What Is Lens Magnification?

The magnification of a lens describes how much larger or smaller an image appears compared to the original object. It is defined as the ratio of the image distance to the object distance, with a negative sign that encodes orientation: \(m = -d_i/d_o\). A magnification of 2 means the image is twice as tall as the object; a magnification of 0.5 means it is half as tall. This relationship is fundamental in optics for cameras, microscopes, projectors, and corrective lenses.

Ray diagram of a converging lens forming an inverted image, showing object distance and image distance
A converging lens forms an inverted image; object distance d_o and image distance d_i define the magnification.

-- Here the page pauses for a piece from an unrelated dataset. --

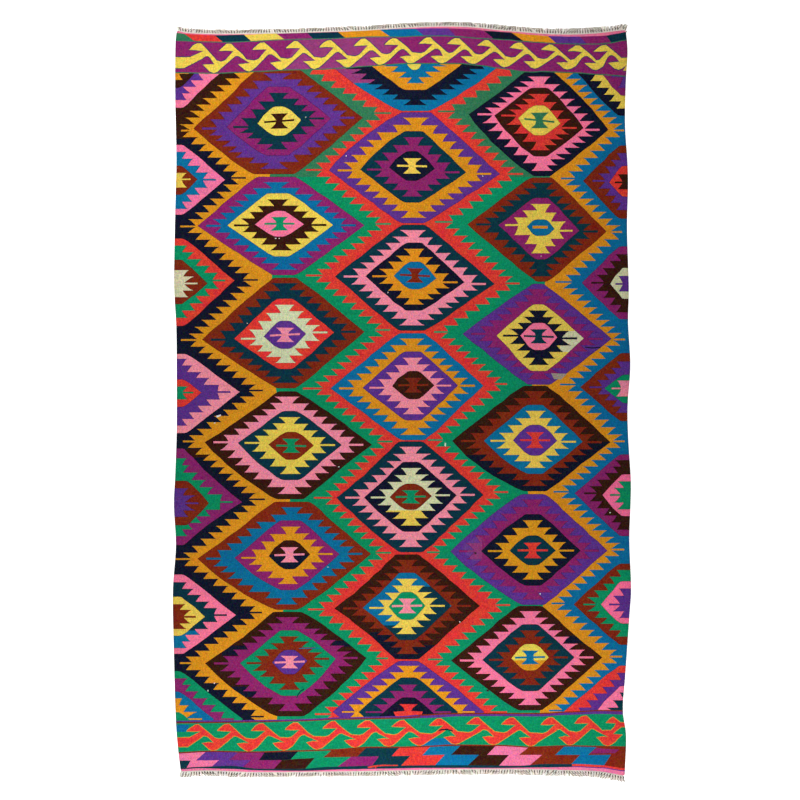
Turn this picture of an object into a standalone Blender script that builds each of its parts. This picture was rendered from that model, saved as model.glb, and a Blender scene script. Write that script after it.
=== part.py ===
"""Kilim rug: one flat-woven wool sheet with a short cut fringe of its warp ends at each end.

The rug lies on a floor, face up, as it was woven: the warps run along Y and the wefts along X.
Lengths are in metres. The origin is on the floor, under the middle of the rug's footprint.
The end at +Y is the one with the yellow running border.

Three solids:
  kilim_cloth     the woven sheet, with its uneven selvedges and end lines
  fringe_top      the warp ends past the +Y end, fused at the roots into a narrow knotted strip
  fringe_bottom   the same at the -Y end
"""

import math
import random
from collections import namedtuple

import bmesh
import bpy

# Driving sizes of the cloth
HALF_WIDTH = 0.905  # from the middle line to the mean line of each selvedge
HALF_LENGTH = 1.480  # from the middle line to the mean line of each woven end
CLOTH_THICKNESS = 0.003
RIM_ROUNDING = 0.0010  # the wefts turn back round the outer warps, which rounds the top edge
RIM_STEPS = 2
CORNER_RADIUS = 0.010
CORNER_STEPS = 4
SELVEDGE_STEP = 0.030  # between the points that draw a selvedge

# Driving sizes of the fringe
PARTING = 0.0004  # between the cloth's end and the strip that holds the strands
STRIP_WIDTH = 0.0045
STRIP_THICKNESS = 0.0026
LOCKS = 148  # tied warp ends along one end of the rug
LOCK_ROOT = 0.0068  # width where a lock leaves the strip
LOCK_TIP = 0.0046  # width at its cut end
TIP_THICKNESS = 0.0016
LENGTH_SCATTER = 0.0016  # how unevenly the locks are cut
LEAN = 0.0022  # how far a lock's tip lies to one side of its root
LEAN_WAVE = 0.085  # neighbouring locks lean together, and this is the length of one such run
FRINGE_SEED = 11

# The uneven outline. A selvedge stands "outward" of HALF_WIDTH at the place "along" Y, and a woven
# end stands "outward" of HALF_LENGTH at the place "along" X. A fringe reaches "length" past the end,
# and its outermost locks splay sideways by "splay".
Edge = namedtuple("Edge", "along outward")
Reach = namedtuple("Reach", "along length splay")

LEFT_SELVEDGE = (
    Edge(-1.473, -0.020),
    Edge(-1.393, -0.010),
    Edge(-1.281, -0.001),
    Edge(-1.009, 0.007),
    Edge(-0.753, 0.011),
    Edge(-0.573, -0.001),
    Edge(-0.413, 0.007),
    Edge(-0.297, 0.002),
    Edge(-0.113, -0.004),
    Edge(0.119, -0.004),
    Edge(0.303, -0.002),
    Edge(0.447, 0.006),
    Edge(0.559, 0.006),
    Edge(0.843, 0.000),
    Edge(0.967, -0.003),
    Edge(1.223, 0.002),
    Edge(1.440, 0.001),
    Edge(1.484, -0.004),
)
RIGHT_SELVEDGE = (
    Edge(-1.490, -0.014),
    Edge(-1.329, -0.009),
    Edge(-1.237, -0.022),
    Edge(-1.089, -0.012),
    Edge(-0.845, 0.005),
    Edge(-0.753, 0.011),
    Edge(-0.549, 0.004),
    Edge(-0.405, 0.009),
    Edge(-0.313, 0.010),
    Edge(-0.153, 0.000),
    Edge(-0.021, -0.003),
    Edge(0.147, 0.008),
    Edge(0.319, -0.001),
    Edge(0.447, 0.002),
    Edge(0.699, -0.005),
    Edge(0.871, -0.001),
    Edge(0.967, -0.004),
    Edge(1.107, -0.013),
    Edge(1.279, -0.010),
    Edge(1.403, -0.003),
    Edge(1.486, -0.010),
)
TOP_END = (
    Edge(-0.905, 0.007),
    Edge(-0.868, -0.003),
    Edge(-0.748, -0.009),
    Edge(-0.478, -0.006),
    Edge(-0.356, -0.002),
    Edge(-0.172, 0.004),
    Edge(-0.008, 0.014),
    Edge(0.141, 0.021),
    Edge(0.265, 0.019),
    Edge(0.398, 0.006),
    Edge(0.526, -0.005),
    Edge(0.622, -0.010),
    Edge(0.749, -0.008),
    Edge(0.905, 0.009),
)
BOTTOM_END = (
    Edge(-0.905, 0.000),
    Edge(-0.808, -0.005),
    Edge(-0.744, -0.005),
    Edge(-0.608, 0.001),
    Edge(-0.408, 0.000),
    Edge(-0.088, -0.004),
    Edge(0.230, -0.011),
    Edge(0.514, -0.011),
    Edge(0.654, -0.007),
    Edge(0.782, -0.002),
    Edge(0.905, 0.019),
)
TOP_FRINGE = (
    Reach(-0.905, 0.017, 0.001),
    Reach(-0.748, 0.017, 0.0),
    Reach(0.141, 0.019, 0.0),
    Reach(0.622, 0.022, 0.001),
    Reach(0.749, 0.024, 0.004),
    Reach(0.905, 0.022, 0.012),
)
BOTTOM_FRINGE = (
    Reach(-0.905, 0.021, -0.007),
    Reach(-0.748, 0.022, -0.002),
    Reach(-0.408, 0.020, 0.0),
    Reach(0.230, 0.022, 0.0),
    Reach(0.782, 0.024, 0.0),
    Reach(0.905, 0.022, 0.001),
)

CLOTH_COLOUR = (0.30, 0.045, 0.035, 1.0)
FRINGE_COLOUR = (0.62, 0.58, 0.50, 1.0)
WOOL_ROUGHNESS = 0.95


def smooth_through(rows, column):
    """A function that reads a table's column at any place, along a smooth curve through its rows."""
    places = [row.along for row in rows]
    values = [getattr(row, column) for row in rows]
    last = len(rows) - 1

    def slope(i):
        before, after = max(i - 1, 0), min(i + 1, last)
        return (values[after] - values[before]) / (places[after] - places[before])

    def value(place):
        place = min(max(place, places[0]), places[last])
        i = max(k for k in range(last) if places[k] <= place)
        span = places[i + 1] - places[i]
        t = (place - places[i]) / span
        start, end = 2 * t**3 - 3 * t**2 + 1, 3 * t**2 - 2 * t**3
        leave, arrive = t**3 - 2 * t**2 + t, t**3 - t**2
        bend = leave * slope(i) + arrive * slope(i + 1)
        return start * values[i] + end * values[i + 1] + span * bend

    return value


left_out = smooth_through(LEFT_SELVEDGE, "outward")
right_out = smooth_through(RIGHT_SELVEDGE, "outward")
top_out = smooth_through(TOP_END, "outward")
bottom_out = smooth_through(BOTTOM_END, "outward")


def side_x(side, y):
    """Where a selvedge is at the height y. The side is -1 for the left one and 1 for the right one."""
    outward = right_out(y) if side > 0 else left_out(y)
    return side * (HALF_WIDTH + outward)


def end_y(end, x):
    """Where a woven end is at the place x. The end is -1 for the bottom one and 1 for the top one."""
    outward = top_out(x) if end > 0 else bottom_out(x)
    return end * (HALF_LENGTH + outward)


def corner(side, end):
    """The point where a selvedge meets a woven end."""
    x, y = side * HALF_WIDTH, end * HALF_LENGTH
    for _ in range(4):
        x, y = side_x(side, y), end_y(end, x)
    return x, y


def rounded(before, sharp, after):
    """Points on a small curve that takes the place of a sharp corner."""
    points = []
    for step in range(CORNER_STEPS + 1):
        t = step / CORNER_STEPS
        weights = ((1 - t) ** 2, 2 * t * (1 - t), t**2)
        points.append(tuple(sum(w * p[k] for w, p in zip(weights, (before, sharp, after))) for k in (0, 1)))
    return points


def spread(start, stop, step):
    """Even places from start to stop, without the two ends, about a step apart."""
    count = max(2, round(abs(stop - start) / step))
    return [start + (stop - start) * i / count for i in range(1, count)]


def lock_pitch(end):
    """The first place of the fringe along an end of the rug, and the width that each lock has there."""
    first = corner(-1, end)[0] + CORNER_RADIUS
    last = corner(1, end)[0] - CORNER_RADIUS
    return first, (last - first) / LOCKS


def cloth_outline():
    """The cloth's outline, anticlockwise from above, beginning at its lower left corner."""
    corners = ((-1, -1), (1, -1), (1, 1), (-1, 1))
    outline = []
    for i, (side, end) in enumerate(corners):
        x, y = corner(side, end)
        on_end = (x - side * CORNER_RADIUS, end_y(end, x - side * CORNER_RADIUS))
        on_side = (side_x(side, y - end * CORNER_RADIUS), y - end * CORNER_RADIUS)
        leaves_along_end = side * end > 0
        ahead = (on_side, on_end) if leaves_along_end else (on_end, on_side)
        if (side, end) in ((-1, -1), (1, 1)):
            ahead = (on_side, on_end)
        outline += rounded(ahead[0], (x, y), ahead[1])
        next_side, next_end = corners[(i + 1) % 4]
        if next_end == end:
            first, pitch = lock_pitch(end)
            places = [first + pitch * k for k in range(1, LOCKS)]
            outline += [(px, end_y(end, px)) for px in (places if next_side > side else reversed(places))]
        else:
            next_y = corner(next_side, next_end)[1]
            stop = next_y - next_end * CORNER_RADIUS
            start = y - end * CORNER_RADIUS
            outline += [(side_x(side, py), py) for py in spread(start, stop, SELVEDGE_STEP)]
    return outline


def solid_from_plan(name, plan, faces, heights):
    """A closed solid standing on the floor: its plan's faces, anticlockwise, raised to each point's height."""
    count = len(plan)
    points = [(x, y, 0.0) for x, y in plan] + [(x, y, h) for (x, y), h in zip(plan, heights)]
    solid_faces = [tuple(reversed(face)) for face in faces]
    solid_faces += [tuple(count + i for i in face) for face in faces]
    sides = {(face[i - 1], face[i]) for face in faces for i in range(len(face))}
    for a, b in sorted(sides):
        if (b, a) not in sides:
            solid_faces.append((a, b, count + b, count + a))
    mesh = bpy.data.meshes.new(name)
    mesh.from_pydata(points, [], solid_faces)
    mesh.update()
    obj = bpy.data.objects.new(name, mesh)
    bpy.context.scene.collection.objects.link(obj)
    return obj


def wool(name, colour):
    material = bpy.data.materials.new(name)
    material.use_nodes = True
    shader = material.node_tree.nodes["Principled BSDF"]
    shader.inputs["Base Color"].default_value = colour
    shader.inputs["Roughness"].default_value = WOOL_ROUGHNESS
    shader.inputs["Metallic"].default_value = 0.0
    return material


def make_cloth():
    """The woven sheet: flat underneath, with its top edge rounded over all the way round."""
    outline = cloth_outline()
    heights = [CLOTH_THICKNESS] * len(outline)
    cloth = solid_from_plan("kilim_cloth", outline, [tuple(range(len(outline)))], heights)
    shape = bmesh.new()
    shape.from_mesh(cloth.data)
    rim = [
        edge
        for edge in shape.edges
        if all(v.co.z > CLOTH_THICKNESS / 2 for v in edge.verts)
    ]
    bmesh.ops.bevel(shape, geom=rim, offset=RIM_ROUNDING, segments=RIM_STEPS, profile=0.5, affect="EDGES")
    shape.to_mesh(cloth.data)
    shape.free()
    cloth.data.materials.append(wool("cloth", CLOTH_COLOUR))
    return cloth


def make_fringe(name, end, reaches):
    """One end's locks, which lie on the floor and are fused at their roots into a narrow strip.

    The plan is a comb: a strip that follows the woven end, and a tapering tooth for each lock.
    """
    scatter = random.Random(FRINGE_SEED + end)
    length_at = smooth_through(reaches, "length")
    splay_at = smooth_through(reaches, "splay")
    first, pitch = lock_pitch(end)
    plan, heights, faces = [], [], []

    def place(x, y, height):
        plan.append((x, y))
        heights.append(height)
        return len(plan) - 1

    def column(x):
        """The strip's inner and outer point at the place x."""
        inner = end_y(end, x) + end * PARTING
        return place(x, inner, STRIP_THICKNESS), place(x, inner + end * STRIP_WIDTH, STRIP_THICKNESS)

    def add(*corners):
        faces.append(corners if end > 0 else tuple(reversed(corners)))

    before = column(first)
    for k in range(LOCKS):
        middle = first + pitch * (k + 0.5)
        left = column(middle - LOCK_ROOT / 2)
        right = column(middle + LOCK_ROOT / 2)
        add(before[0], left[0], left[1], before[1])
        add(left[0], right[0], right[1], left[1])
        before = right
        lean = LEAN * math.sin(2 * math.pi * middle / LEAN_WAVE) + splay_at(middle)
        tip_x = middle + lean + scatter.uniform(-LEAN, LEAN) / 3
        reach = length_at(middle) + scatter.uniform(-LENGTH_SCATTER, LENGTH_SCATTER)
        tip_y = end_y(end, middle) + end * reach
        tip_left = place(tip_x - LOCK_TIP / 2, tip_y, TIP_THICKNESS)
        tip_right = place(tip_x + LOCK_TIP / 2, tip_y, TIP_THICKNESS)
        add(left[1], right[1], tip_right, tip_left)
    after = column(first + pitch * LOCKS)
    add(before[0], after[0], after[1], before[1])
    fringe = solid_from_plan(name, plan, faces, heights)
    fringe.data.materials.append(wool(name, FRINGE_COLOUR))
    return fringe


def centre_on_origin(objects):
    """Moves the rug in the floor's plane, so that the middle of its footprint is at the origin."""
    points = [obj.matrix_world @ v.co for obj in objects for v in obj.data.vertices]
    middle_x, middle_y = ((min(p[k] for p in points) + max(p[k] for p in points)) / 2 for k in (0, 1))
    rug = bpy.data.objects.new("rug", None)
    bpy.context.scene.collection.objects.link(rug)
    for obj in objects:
        obj.parent = rug
    rug.location = (-middle_x, -middle_y, 0.0)


def main():
    for obj in list(bpy.data.objects):
        bpy.data.objects.remove(obj)
    cloth = make_cloth()
    fringe_top = make_fringe("fringe_top", 1, TOP_FRINGE)
    fringe_bottom = make_fringe("fringe_bottom", -1, BOTTOM_FRINGE)
    centre_on_origin((cloth, fringe_top, fringe_bottom))


main()
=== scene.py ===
# %% [markdown]
# # A kilim rug, seen from straight above
#
# A kilim is a flat-woven rug: there is no pile, only wool wefts beaten down so tightly over the
# warps that the warps disappear. They show again at the two ends, as a short cut fringe.
# The CAD part gives us the cloth's outline and the fringe's reach. This lesson adds what the eye
# looks for: the woven pattern, the ribbed wool and the soft warp ends.

# %% Load the fixed frame
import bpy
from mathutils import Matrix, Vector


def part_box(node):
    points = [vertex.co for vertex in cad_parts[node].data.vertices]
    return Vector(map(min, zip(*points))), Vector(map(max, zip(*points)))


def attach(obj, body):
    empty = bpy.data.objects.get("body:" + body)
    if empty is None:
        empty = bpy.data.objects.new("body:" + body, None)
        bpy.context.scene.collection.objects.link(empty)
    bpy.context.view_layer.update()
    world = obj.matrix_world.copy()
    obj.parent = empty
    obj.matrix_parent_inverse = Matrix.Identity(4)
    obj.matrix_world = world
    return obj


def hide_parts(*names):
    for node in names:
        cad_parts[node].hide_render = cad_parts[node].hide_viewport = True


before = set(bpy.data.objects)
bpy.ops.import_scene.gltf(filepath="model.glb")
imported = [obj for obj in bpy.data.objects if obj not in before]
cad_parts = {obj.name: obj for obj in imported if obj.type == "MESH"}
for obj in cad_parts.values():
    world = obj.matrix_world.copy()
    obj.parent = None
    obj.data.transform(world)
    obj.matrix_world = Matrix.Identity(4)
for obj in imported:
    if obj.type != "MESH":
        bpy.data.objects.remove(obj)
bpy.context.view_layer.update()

# %% Tools for the whole lesson
import math
import random
from collections import namedtuple

import bpy
import numpy as np
from mathutils import Vector
from mathutils.geometry import delaunay_2d_cdt

# %% [markdown]
# ## The chart
#
# A weaver works from a chart of squares. Ours has one square for every 4 mm of rug, counted in
# columns from the left and in rows from the top, and the rug's middle lies at the column and row
# below. The pattern could be a shader, but a shader can't easily draw a hundred different teeth.
# So the chart is a pile of flat shapes, each with its yarn: later ones lie over earlier ones, as
# in a paper collage. The hand that draws them is a little unsteady, as every weaver's is.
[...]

How to Use This Calculator

Enter the object distance (\(d_o\)) — how far the object sits from the lens — and the image distance (\(d_i\)) — where the image forms. Both are measured in centimetres (any consistent unit works). The calculator returns the signed magnification, its magnitude, and whether the image is upright or inverted. Use the standard sign convention: real images formed on the opposite side of the lens take a positive \(d_i\), producing a negative (inverted) magnification.

The Formula Explained

The thin-lens magnification equation is $$m = -\frac{\text{Image Distance (cm)}}{\text{Object Distance (cm)}}$$ The minus sign is a sign-convention bookkeeping device. When both distances are positive (a typical real image from a converging lens), \(m\) comes out negative, meaning the image is inverted. A positive \(m\) means the image is upright, as with a virtual image from a magnifying glass. The absolute value \(|m|\) tells you the linear scale factor between image and object heights.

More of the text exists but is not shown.